Gerbils are opportunistic omnivores that hoard food. In their natural habitat they would eat grasses, shrubs, plants, grains like buckwheat and millet, seeds, fruits and insects. Their diet would change according to local the climate and foods available in the area. In captivity, guardians should offer gerbils a good quality commercial food mix with additional grains such as oats or millet, along with timothy or alfalfa hay. Gerbils benefit from eating a variety of vegetables such as peas and celery as well fruits like bananas and apples.
They also enjoy eating live mealworms and crickets. Gerbils should be assessed immediately by a Veterinarian if their faeces become very loose or their hind-quarters become soiled.

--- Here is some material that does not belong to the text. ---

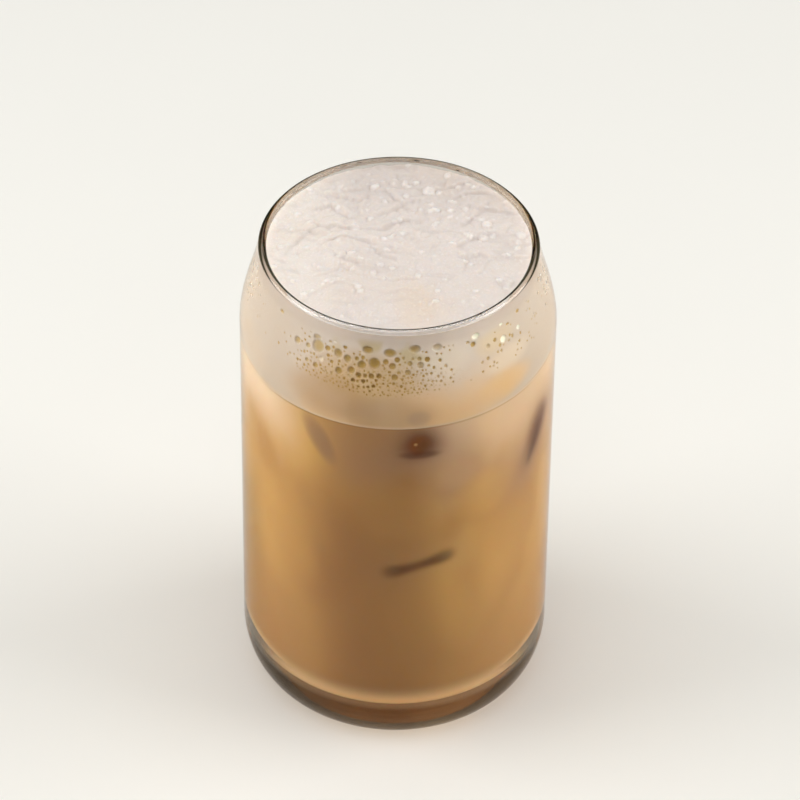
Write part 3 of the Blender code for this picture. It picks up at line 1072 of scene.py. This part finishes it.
def foam_material(settings):
    """Froth: dry and pale on top, wet and tan near the coffee, olive and brown in the bubbles at the wall."""
    graph = Graph("milk_foam")
    above = graph.z - line_height(graph.x)
    top = graph.attribute("top")
    skin = graph.attribute("skin")
    cloud = graph.noise(55.0, 3.0, warp=0.5)
    cells = graph.node("ShaderNodeTexVoronoi", inputs={"Vector": graph.place, "Scale": 1500.0})
    shade = graph.mix(top, side_colour(graph, settings, cloud, above), top_colour(graph, settings))
    shade = graph.fade(shade, (0.8, 0.62, 0.44), graph.noise(38.0, 2.0), 0.5, 0.75, 0.22)
    grey = graph.between(graph.noise(120.0, 3.0, (1.0, 2.4, 1.0), 0.4), 0.5, 0.72, 0.0, 0.28)
    shade = graph.mix(grey * top, shade, (0.6, 0.545, 0.525))
    shade = graph.mix(graph.between(cells, 0.1, 0.42, 0.0, 0.2) * top, shade, (0.6, 0.52, 0.46))
    fine = graph.spot((-0.003, 0.1168), (0.022, 0.0062)) * graph.between(cells, 0.42, 0.14)
    shade = graph.mix(fine * (1.0 - top) * 0.5, shade, settings.bubble)
    shade = bubble_colour(graph, settings, shade)
    shade = graph.fade(shade, (0.8, 0.6, 0.42), above, 0.0011, 0.0001, 0.5)
    # Painted highlight: the skins of the bubbles on top are paler
    shade = graph.mix(skin * 0.4, shade, (0.97, 0.94, 0.92))
    # Painted shade in the furrows of the folds and wrinkles
    shade = graph.mix(graph.attribute("fold") * 0.25, shade, (0.5, 0.43, 0.4))
    fizz = cells * top * graph.between(graph.y, 0.01, -0.012, 0.35, 1.0)
    surface = {
        "Base Color": shade,
        "Roughness": graph.between(skin, 0.0, 1.0, 0.55, 0.25),
        "Coat Weight": graph.between(skin, 0.2, 0.9, 0.03, 0.5),
        "Coat Roughness": 0.12,
        "Specular IOR Level": 0.15,
        "Subsurface Weight": 0.55,
        "Subsurface Radius": (1.0, 0.8, 0.6),
        "Subsurface Scale": 0.0018,
        "Normal": graph.bump(fizz, 0.00014, 0.6),
    }
    return graph.finish(graph.principled(surface))


def bubbled_ring(across, height, bubbles):
    """How deep, how dark and how much of a bubble's edge each point of one ring of the foam's side is."""
    depth = np.zeros(len(across))
    pit = np.zeros(len(across))
    rim = np.zeros(len(across))
    near = np.abs(bubbles[:, 1] - height.mean()) < bubbles[:, 2] + 0.002
    for centre, level, size, dark in bubbles[near]:
        tall = 0.7 if level > 0.124 else 1.0
        soft = 1.0 if size > 0.0009 else 1.6
        gap = np.hypot(across - centre, (height - level) / tall) / size
        hollow = np.sqrt(np.maximum(1.0 - gap * gap, 0.0))
        depth = np.maximum(depth, hollow * min(PIT_SHARE * size, PIT_LIMIT))
        pit = np.where(hollow > 0.0, dark * smoothstep(hollow * soft), pit)
        rim = np.maximum(rim, max(dark, 0.0) * np.exp(-(((gap - 0.92) / 0.15) ** 2)))
    return depth, pit, rim


def make_foam(settings):
    """The foam from the line to close under the rim, with its bubbled side and streaky top as one skin."""
    reach = bpy.context.scene.latte_drink.reach
    edge = float(inner_radius(FOAM_HEIGHT, -reach))
    radius, turns, index, outer = disc_grid(settings.cells)
    x = edge * radius * np.cos(turns)
    y = edge * radius * np.sin(turns)
    relief, skin, fold = top_relief(x, y, settings.froth)
    points = [np.stack([x, y, FOAM_HEIGHT + relief], axis=1)]
    marks = [np.zeros((2, len(x)))]
    squares = np.stack([index[:-1, :-1], index[:-1, 1:], index[1:, 1:], index[1:, :-1]], axis=-1)
    high = points[0][outer, 2]
    turns = turns[outer]
    low = line_height(inner_radius(LINE_HEIGHT, -reach) * np.cos(turns))
    bubbles = wall_bubbles(settings.bubbles)
    across = ((turns + 1.5 * math.pi) % (2.0 * math.pi) - math.pi) * WALL_RADIUS
    shares = [*np.linspace(1.0, 0.36, 66)[1:], *np.linspace(0.36, 0.0, 10)[1:]]
    for share in shares:
        height = low + share * (high - low)
        depth, pit, rim = bubbled_ring(across, height, bubbles)
        points.append(ring_points(turns, inner_radius(height, -reach) - depth, height))
        marks.append(np.stack([pit, rim]))
    points.append(np.array([[0.0, 0.0, LINE_HEIGHT]]))
    marks.append(np.zeros((2, 1)))
    below = len(x) + np.arange(len(shares) * len(outer)).reshape(len(shares), -1)
    side = band_faces([outer, *below.tolist(), [len(x) + below.size]])
    faces = squares.reshape(-1, 4).tolist() + [(face[0], *face[:0:-1]) for face in side]
    piece = add_piece("foam_layer", np.concatenate(points), faces, "foam", 55)
    pits, rings = np.concatenate(marks, axis=1)
    give_attribute(piece, "pit", pits)
    give_attribute(piece, "ring", rings)
    for name, values in {"skin": skin, "fold": fold, "top": np.ones(len(x))}.items():
        give_attribute(piece, name, np.concatenate([values, np.zeros(len(pits) - len(x))]))
    dress(piece, foam_material(settings))


def floor_material(settings):
    """Matt pale card with a barely visible mottle."""
    graph = Graph("pale_card")
    mottle = graph.between(graph.noise(9.0, 2.0), 0.3, 0.7)
    shade = graph.mix(mottle, settings.floor, [part * 0.992 for part in settings.floor])
    return graph.finish(graph.principled({"Base Color": shade, "Roughness": 0.9}))


def add_panel(name, place, side, power):
    """A soft square panel of light that faces the drink and isn't seen itself."""
    data = bpy.data.lights.new(name, "AREA")
    data.size = side
    data.energy = power
    data.color = PANEL_COLOUR
    panel = place_object(name, data)
    panel.location = place
    toward = Vector((0.0, 0.0, PANEL_AIM)) - Vector(place)
    panel.rotation_euler = toward.to_track_quat("-Z", "Y").to_euler()
    panel.visible_camera = False


def add_camera(settings):
    """The camera in front, looking down on the drink."""
    data = bpy.data.cameras.new("camera")
    data.sensor_width = SENSOR_WIDTH
    data.lens = FOCAL_PIXELS / IMAGE_PIXELS * SENSOR_WIDTH
    data.shift_x = (0.5 * IMAGE_PIXELS - AXIS_COLUMN) / IMAGE_PIXELS
    camera = place_object("camera", data)
    camera.matrix_world = (
        Matrix.Translation((0.0, 0.0, settings.aim))
        @ Matrix.Rotation(0.5 * math.pi - settings.elevation, 4, "X")
        @ Matrix.Rotation(settings.roll, 4, "Z")
        @ Matrix.Translation((0.0, 0.0, settings.distance))
    )
    bpy.context.scene.camera = camera


def make_stage(settings):
    """Camera, floor, soft lights and a dim room."""
    scene = bpy.context.scene
    scene.view_settings.view_transform = "Standard"
    add_camera(settings)
    data = bpy.data.meshes.new("floor")
    low, high = -FLOOR_REACH, FLOOR_REACH
    corners = [(low, low, 0.0), (high, low, 0.0), (high, high, 0.0), (low, high, 0.0)]
    data.from_pydata(corners, [], [(0, 1, 2, 3)])
    floor = place_object("floor", data)
    dress(floor, floor_material(settings))
    for name, (place, side, power) in PANELS.items():
        add_panel(name, place, side, power)
    world = bpy.data.worlds.new("dim_room")
    world.use_nodes = True
    background = world.node_tree.nodes["Background"]
    background.inputs["Color"].default_value = (*ROOM_COLOUR, 1.0)
    background.inputs["Strength"].default_value = ROOM_STRENGTH
    scene.world = world


class GlassOperator(bpy.types.Operator):
    """Make the glass"""

    bl_idname = "iced_latte.make_glass"
    bl_label = "Make glass"

    def execute(self, context):
        make_glass(context.scene.latte_glass)
        return {"FINISHED"}


class IceOperator(bpy.types.Operator):
    """Make the three blocks of ice"""

    bl_idname = "iced_latte.make_ice"
    bl_label = "Make ice"

    def execute(self, context):
        make_ice(context.scene.latte_ice)
        return {"FINISHED"}


class DrinkOperator(bpy.types.Operator):
    """Make the milk coffee round the ice"""

    bl_idname = "iced_latte.make_drink"
    bl_label = "Make drink"

    def execute(self, context):
        make_drink(context.scene.latte_drink)
        return {"FINISHED"}


class FoamOperator(bpy.types.Operator):
    """Make the foam with its bubbles"""

    bl_idname = "iced_latte.make_foam"
    bl_label = "Make foam"

    def execute(self, context):
        make_foam(context.scene.latte_foam)
        return {"FINISHED"}


class StageOperator(bpy.types.Operator):
    """Make the camera, floor and lights"""

    bl_idname = "iced_latte.make_stage"
    bl_label = "Make stage"

    def execute(self, context):
        make_stage(context.scene.latte_stage)
        return {"FINISHED"}


class LattePanel(bpy.types.Panel):
    """Lists the steps that make the iced latte."""

    bl_idname = "VIEW3D_PT_iced_latte"
    bl_label = "Iced latte"
    bl_space_type = "VIEW_3D"
    bl_region_type = "UI"
    bl_category = "Iced latte"

    def draw(self, context):
        for operator in OPERATORS:
            self.layout.operator(operator.bl_idname)


SETTINGS = {
    "latte_glass": GlassSettings,
    "latte_drink": DrinkSettings,
    "latte_foam": FoamSettings,
    "latte_ice": IceSettings,
    "latte_stage": StageSettings,
}
OPERATORS = (GlassOperator, IceOperator, DrinkOperator, FoamOperator, StageOperator)


def register():
    """Adds the settings, operators and panel to Blender."""
    for name, group in SETTINGS.items():
        bpy.utils.register_class(group)
        setattr(bpy.types.Scene, name, PointerProperty(type=group))
    for made in (*OPERATORS, LattePanel):
        bpy.utils.register_class(made)


def unregister():
    """Takes them out again."""
    for made in (LattePanel, *reversed(OPERATORS)):
        bpy.utils.unregister_class(made)
    for name, group in SETTINGS.items():
        delattr(bpy.types.Scene, name)
        bpy.utils.unregister_class(group)


def main():
    """Makes every piece and the stage."""
    register()
    bpy.ops.iced_latte.make_glass()
    bpy.ops.iced_latte.make_ice()
    bpy.ops.iced_latte.make_drink()
    bpy.ops.iced_latte.make_foam()
    bpy.ops.iced_latte.make_stage()


if __name__ == "__main__":
    main()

Rats and mice are omnivores; they eat similar foods but there are some nutritional differences. For example, rats need more fibre and protein but less fat than mice. Rats and mice should be fed a good quality commercial rodent food mix as their base diet but mice shouldn’t be given a loose seed mix as they won’t eat everything and will therefore miss out on some nutrients. According to research, rats benefit from eating a soy meal block, this not only provides them with nutrients but also offers them a chance to chew. They can eat fruits such as strawberries and blueberries, and vegetables like broccoli and butternut squash. Mice also benefit from eating a food block or pellet mix. They can eat vegetables such as cabbage, peas and broccoli and fruits like apples or bananas. Onions, corn, peanuts and beans are harmful to rats and mice and should be avoided. Rodents should never be fed chocolate, sugary products, salted foods, caffeine or anything that contains alcohol as it is very harmful to them.
Any changes to your pet’s diet should be done gradually and new foods added in small amounts. If they have a medical condition, it’s advisable to speak with a Vet for advice before making dietary changes.